While Wall Street is buzzing with recession talk, Fed officials have been stressing how resilient the economy and American consumers have been - and are likely to remain - in the face of the most recent oil price shock. They have a point: while the poorest consumers are facing a painful jump in the cost of essentials (food, energy, housing) the current energy shock pales by comparison with the 1970s or 2008 – as we document in the charts below.
One takeaway: so far the energy shock just isn’t big enough to send the economy into a downward spiral. For that to happen oil prices might need to rise another 40-60% from here.
The recent peak in the real oil price was 38% below the all time highs reached just before the GFC in 2008.
US Consumers are less exposed to oil shocks relative to decades past. The proportion of the typical American budget being spent on energy costs has halved.
The proportion of disposable income Americans spend on a basket of essentials including energy, housing and food has fallen by a fifth since 1980.

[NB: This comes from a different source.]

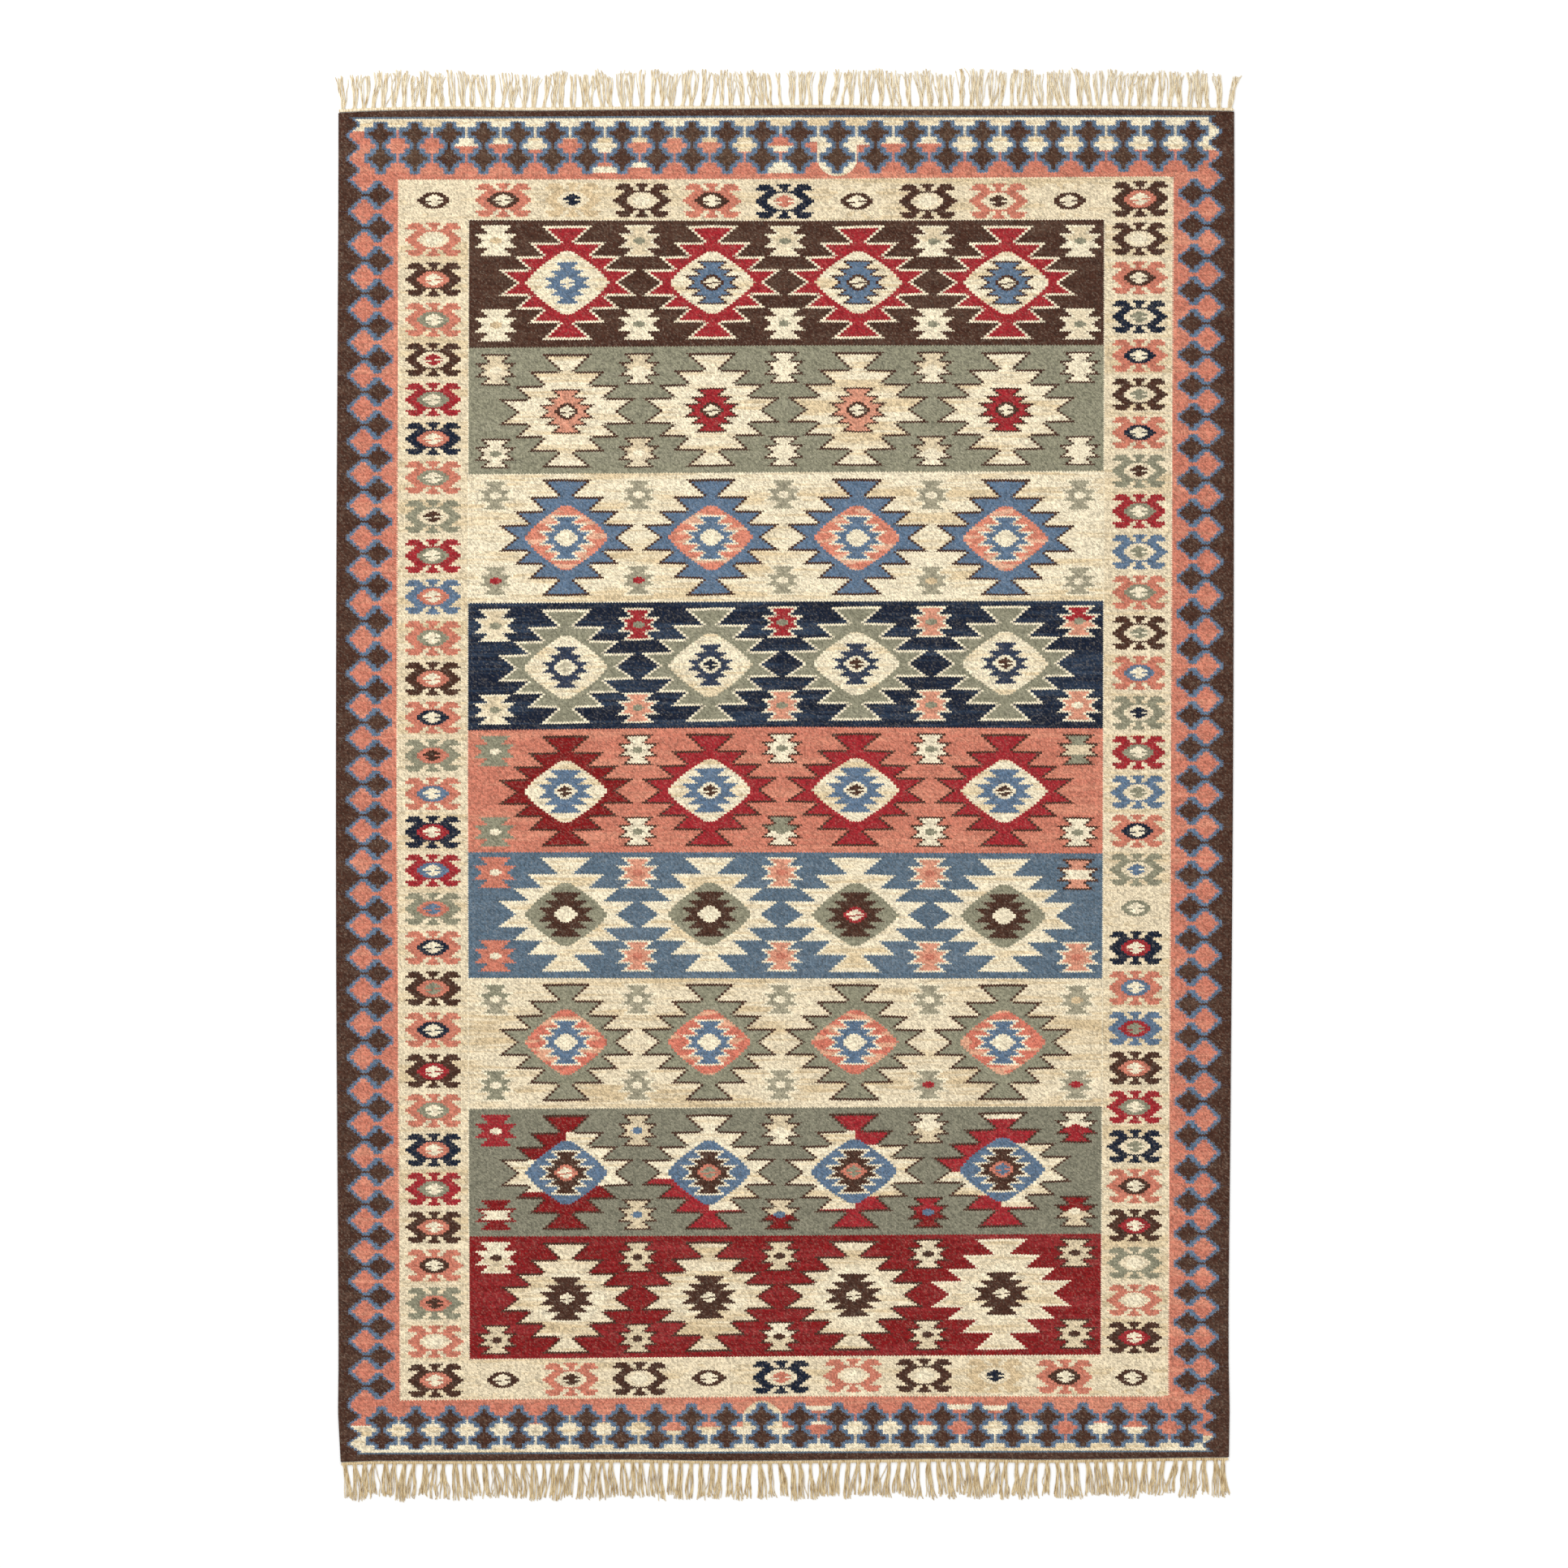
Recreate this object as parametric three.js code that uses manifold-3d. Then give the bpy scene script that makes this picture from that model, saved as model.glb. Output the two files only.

Today each unit of industrial production uses 40% less oil compared to 1990.
Bottom line: US consumers spend a much smaller fraction of their budget on energy or indeed on basic essentials (energy, food and housing) than they did during previous oil shocks. This suggests oil prices would need to be 60-80% higher from today's levels to pose a similar threat to consumption and growth. While that could happen this winter, it has not happened yet.